— Begin Recorded information —
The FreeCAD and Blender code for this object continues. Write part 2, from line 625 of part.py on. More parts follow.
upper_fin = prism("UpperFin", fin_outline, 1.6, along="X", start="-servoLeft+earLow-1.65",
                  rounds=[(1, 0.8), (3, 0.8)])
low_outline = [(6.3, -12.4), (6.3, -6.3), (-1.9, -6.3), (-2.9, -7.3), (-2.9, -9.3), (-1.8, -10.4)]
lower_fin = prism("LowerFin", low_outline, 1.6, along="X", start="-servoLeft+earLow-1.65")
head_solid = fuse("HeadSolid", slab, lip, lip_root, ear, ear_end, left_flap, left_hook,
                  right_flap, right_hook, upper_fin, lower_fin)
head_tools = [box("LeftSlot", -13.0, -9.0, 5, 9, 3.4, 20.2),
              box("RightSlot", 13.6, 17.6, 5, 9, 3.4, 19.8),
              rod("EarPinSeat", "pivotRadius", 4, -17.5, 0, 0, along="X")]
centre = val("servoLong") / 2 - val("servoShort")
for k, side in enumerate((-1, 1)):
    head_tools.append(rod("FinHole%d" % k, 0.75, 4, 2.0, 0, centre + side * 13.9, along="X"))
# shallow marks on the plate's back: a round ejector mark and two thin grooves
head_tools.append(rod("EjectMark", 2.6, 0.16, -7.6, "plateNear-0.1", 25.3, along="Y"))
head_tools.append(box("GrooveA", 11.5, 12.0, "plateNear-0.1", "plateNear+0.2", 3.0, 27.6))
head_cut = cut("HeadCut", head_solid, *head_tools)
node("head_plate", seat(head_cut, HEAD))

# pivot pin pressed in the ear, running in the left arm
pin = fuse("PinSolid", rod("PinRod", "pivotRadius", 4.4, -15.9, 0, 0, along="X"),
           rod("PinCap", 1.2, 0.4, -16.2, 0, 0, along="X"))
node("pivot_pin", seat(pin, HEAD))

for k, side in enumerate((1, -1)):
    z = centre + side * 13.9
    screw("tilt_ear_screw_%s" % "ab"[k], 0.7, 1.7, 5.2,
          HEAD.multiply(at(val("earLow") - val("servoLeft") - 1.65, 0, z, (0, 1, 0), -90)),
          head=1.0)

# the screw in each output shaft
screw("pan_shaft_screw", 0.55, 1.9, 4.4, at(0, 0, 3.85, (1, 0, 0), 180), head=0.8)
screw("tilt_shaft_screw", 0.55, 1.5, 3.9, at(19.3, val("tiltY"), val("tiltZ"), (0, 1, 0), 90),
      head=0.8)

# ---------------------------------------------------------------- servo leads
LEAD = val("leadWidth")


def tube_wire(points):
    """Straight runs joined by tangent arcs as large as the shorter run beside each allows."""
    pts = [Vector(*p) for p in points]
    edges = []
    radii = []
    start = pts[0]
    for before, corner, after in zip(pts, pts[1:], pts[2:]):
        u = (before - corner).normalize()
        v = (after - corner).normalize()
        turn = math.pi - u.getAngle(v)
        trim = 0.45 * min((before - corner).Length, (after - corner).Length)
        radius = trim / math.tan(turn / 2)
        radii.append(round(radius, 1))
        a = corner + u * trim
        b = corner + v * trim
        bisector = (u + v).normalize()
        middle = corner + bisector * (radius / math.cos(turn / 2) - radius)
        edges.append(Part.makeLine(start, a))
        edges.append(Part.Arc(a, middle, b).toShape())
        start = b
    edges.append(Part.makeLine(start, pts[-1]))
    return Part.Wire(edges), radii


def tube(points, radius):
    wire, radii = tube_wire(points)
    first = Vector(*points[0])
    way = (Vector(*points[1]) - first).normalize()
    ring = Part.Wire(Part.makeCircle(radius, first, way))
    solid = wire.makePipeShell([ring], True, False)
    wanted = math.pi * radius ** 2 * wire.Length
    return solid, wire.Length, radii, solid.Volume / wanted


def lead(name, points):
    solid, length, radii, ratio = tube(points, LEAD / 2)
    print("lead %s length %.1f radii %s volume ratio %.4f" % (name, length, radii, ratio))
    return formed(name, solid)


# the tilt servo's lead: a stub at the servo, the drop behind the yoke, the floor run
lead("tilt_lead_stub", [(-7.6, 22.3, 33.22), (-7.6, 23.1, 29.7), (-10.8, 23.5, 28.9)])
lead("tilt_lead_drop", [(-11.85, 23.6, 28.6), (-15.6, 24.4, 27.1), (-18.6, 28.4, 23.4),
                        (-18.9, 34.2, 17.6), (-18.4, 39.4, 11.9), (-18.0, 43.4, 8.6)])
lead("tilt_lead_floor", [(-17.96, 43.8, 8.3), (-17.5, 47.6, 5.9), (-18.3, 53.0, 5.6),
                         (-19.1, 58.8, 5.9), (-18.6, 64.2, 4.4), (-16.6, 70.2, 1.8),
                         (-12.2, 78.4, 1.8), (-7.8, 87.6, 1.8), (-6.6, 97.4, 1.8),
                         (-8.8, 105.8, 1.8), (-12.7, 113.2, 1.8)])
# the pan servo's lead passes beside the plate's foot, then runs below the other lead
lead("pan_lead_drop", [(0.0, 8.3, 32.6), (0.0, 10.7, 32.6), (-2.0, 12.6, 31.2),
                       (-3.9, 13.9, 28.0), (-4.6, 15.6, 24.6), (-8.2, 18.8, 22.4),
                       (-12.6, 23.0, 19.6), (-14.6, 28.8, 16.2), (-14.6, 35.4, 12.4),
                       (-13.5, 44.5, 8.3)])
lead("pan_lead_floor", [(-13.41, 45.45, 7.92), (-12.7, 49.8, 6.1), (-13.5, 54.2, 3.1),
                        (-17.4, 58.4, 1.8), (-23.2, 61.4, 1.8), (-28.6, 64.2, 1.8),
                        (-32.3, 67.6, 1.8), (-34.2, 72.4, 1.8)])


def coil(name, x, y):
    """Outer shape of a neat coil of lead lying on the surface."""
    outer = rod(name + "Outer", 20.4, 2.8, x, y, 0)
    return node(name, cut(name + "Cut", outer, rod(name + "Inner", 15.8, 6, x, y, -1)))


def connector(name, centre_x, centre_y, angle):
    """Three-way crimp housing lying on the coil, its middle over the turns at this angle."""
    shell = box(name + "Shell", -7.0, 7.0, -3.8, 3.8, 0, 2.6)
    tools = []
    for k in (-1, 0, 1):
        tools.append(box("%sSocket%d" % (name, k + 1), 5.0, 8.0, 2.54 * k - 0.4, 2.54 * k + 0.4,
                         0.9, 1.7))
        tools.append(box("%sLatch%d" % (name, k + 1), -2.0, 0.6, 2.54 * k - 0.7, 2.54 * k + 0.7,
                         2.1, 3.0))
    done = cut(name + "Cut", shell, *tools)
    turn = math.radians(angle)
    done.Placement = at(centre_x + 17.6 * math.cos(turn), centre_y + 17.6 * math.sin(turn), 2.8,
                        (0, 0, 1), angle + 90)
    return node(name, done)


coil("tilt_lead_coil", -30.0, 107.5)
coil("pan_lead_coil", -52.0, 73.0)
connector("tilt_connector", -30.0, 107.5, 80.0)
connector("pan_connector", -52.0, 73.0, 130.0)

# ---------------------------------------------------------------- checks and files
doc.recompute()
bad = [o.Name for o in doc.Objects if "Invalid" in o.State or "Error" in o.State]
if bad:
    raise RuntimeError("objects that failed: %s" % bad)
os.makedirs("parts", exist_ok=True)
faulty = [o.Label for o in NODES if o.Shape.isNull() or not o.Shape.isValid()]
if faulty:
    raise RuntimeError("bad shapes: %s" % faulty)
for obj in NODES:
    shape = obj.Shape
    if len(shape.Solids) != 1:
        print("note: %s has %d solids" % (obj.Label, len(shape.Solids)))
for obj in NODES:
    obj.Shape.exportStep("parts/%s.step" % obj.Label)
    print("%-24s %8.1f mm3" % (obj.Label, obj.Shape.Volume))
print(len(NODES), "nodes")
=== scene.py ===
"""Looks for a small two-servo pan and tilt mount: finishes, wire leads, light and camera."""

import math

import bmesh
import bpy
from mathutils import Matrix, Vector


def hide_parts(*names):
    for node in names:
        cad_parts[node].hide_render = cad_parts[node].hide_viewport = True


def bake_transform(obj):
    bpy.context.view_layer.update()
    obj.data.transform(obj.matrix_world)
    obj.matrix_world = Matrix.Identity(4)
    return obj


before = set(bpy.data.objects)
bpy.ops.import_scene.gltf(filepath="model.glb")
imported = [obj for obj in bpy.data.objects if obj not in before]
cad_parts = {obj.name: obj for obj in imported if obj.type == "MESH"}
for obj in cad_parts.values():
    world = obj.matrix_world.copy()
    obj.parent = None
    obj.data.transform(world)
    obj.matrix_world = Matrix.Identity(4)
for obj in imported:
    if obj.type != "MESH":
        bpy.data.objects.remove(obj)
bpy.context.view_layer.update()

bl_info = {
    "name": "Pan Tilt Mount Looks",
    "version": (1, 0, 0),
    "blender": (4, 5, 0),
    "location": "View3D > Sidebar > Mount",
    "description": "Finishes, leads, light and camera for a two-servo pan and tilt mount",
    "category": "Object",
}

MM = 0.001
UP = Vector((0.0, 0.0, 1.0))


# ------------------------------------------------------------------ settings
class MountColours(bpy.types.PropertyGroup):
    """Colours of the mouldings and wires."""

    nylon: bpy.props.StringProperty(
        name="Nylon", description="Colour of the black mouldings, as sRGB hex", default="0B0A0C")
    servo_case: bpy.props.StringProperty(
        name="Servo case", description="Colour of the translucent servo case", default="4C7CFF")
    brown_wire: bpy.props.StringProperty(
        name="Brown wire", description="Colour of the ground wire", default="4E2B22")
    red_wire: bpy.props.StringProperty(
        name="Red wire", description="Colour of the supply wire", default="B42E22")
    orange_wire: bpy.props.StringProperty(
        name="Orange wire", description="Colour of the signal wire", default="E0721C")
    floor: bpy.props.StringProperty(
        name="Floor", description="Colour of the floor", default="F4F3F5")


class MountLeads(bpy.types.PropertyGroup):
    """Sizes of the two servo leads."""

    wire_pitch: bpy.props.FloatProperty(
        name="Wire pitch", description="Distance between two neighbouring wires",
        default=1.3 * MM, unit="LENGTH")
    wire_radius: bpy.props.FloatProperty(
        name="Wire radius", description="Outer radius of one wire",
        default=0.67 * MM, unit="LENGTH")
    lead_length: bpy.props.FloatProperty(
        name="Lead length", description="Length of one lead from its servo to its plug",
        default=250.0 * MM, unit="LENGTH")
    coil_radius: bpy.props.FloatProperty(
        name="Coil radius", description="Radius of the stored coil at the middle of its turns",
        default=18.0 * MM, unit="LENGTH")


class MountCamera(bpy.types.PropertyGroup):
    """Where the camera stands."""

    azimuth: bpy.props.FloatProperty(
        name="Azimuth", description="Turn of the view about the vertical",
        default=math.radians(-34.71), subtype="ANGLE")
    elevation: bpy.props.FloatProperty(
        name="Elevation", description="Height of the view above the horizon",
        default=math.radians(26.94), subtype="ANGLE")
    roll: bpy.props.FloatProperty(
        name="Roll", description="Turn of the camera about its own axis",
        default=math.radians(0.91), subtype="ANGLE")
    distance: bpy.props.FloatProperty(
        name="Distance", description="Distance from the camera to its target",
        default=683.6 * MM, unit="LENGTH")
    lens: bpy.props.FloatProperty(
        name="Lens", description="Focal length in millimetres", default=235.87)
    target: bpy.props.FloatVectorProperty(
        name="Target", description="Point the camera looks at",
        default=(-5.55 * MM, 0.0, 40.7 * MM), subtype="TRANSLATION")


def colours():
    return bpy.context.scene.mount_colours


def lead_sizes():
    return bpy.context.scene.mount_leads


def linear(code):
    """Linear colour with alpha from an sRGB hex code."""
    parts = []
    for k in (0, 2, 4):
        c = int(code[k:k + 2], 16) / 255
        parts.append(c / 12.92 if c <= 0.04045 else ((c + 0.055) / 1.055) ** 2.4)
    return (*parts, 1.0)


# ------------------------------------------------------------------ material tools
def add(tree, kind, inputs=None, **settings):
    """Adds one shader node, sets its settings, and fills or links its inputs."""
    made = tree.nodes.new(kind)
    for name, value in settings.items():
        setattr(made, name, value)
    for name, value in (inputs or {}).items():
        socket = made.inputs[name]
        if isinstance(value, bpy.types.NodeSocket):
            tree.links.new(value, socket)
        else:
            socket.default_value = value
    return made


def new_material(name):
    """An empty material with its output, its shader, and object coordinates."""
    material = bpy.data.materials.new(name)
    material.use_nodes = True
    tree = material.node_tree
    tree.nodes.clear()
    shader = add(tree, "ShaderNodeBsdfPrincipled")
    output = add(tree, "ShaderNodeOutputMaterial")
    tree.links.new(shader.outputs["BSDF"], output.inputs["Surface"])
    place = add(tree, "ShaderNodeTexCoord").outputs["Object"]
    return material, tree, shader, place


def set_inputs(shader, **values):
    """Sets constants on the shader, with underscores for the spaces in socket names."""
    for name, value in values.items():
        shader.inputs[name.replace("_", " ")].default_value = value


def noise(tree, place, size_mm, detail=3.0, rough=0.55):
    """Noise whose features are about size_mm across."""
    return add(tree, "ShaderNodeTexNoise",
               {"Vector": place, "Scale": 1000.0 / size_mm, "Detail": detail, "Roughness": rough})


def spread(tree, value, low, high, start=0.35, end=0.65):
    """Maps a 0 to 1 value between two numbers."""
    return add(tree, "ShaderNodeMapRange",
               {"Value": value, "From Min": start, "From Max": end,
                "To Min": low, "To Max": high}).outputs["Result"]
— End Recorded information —
### What you need to do
Start with the line that contains "checks and files" and end with the line that contains "before = set(bpy.data.objects)"; give those lines again exactly, and no others.

### Output for this task
# ---------------------------------------------------------------- checks and files
doc.recompute()
bad = [o.Name for o in doc.Objects if "Invalid" in o.State or "Error" in o.State]
if bad:
    raise RuntimeError("objects that failed: %s" % bad)
os.makedirs("parts", exist_ok=True)
faulty = [o.Label for o in NODES if o.Shape.isNull() or not o.Shape.isValid()]
if faulty:
    raise RuntimeError("bad shapes: %s" % faulty)
for obj in NODES:
    shape = obj.Shape
    if len(shape.Solids) != 1:
        print("note: %s has %d solids" % (obj.Label, len(shape.Solids)))
for obj in NODES:
    obj.Shape.exportStep("parts/%s.step" % obj.Label)
    print("%-24s %8.1f mm3" % (obj.Label, obj.Shape.Volume))
print(len(NODES), "nodes")
=== scene.py ===
"""Looks for a small two-servo pan and tilt mount: finishes, wire leads, light and camera."""

import math

import bmesh
import bpy
from mathutils import Matrix, Vector


def hide_parts(*names):
    for node in names:
        cad_parts[node].hide_render = cad_parts[node].hide_viewport = True


def bake_transform(obj):
    bpy.context.view_layer.update()
    obj.data.transform(obj.matrix_world)
    obj.matrix_world = Matrix.Identity(4)
    return obj


before = set(bpy.data.objects)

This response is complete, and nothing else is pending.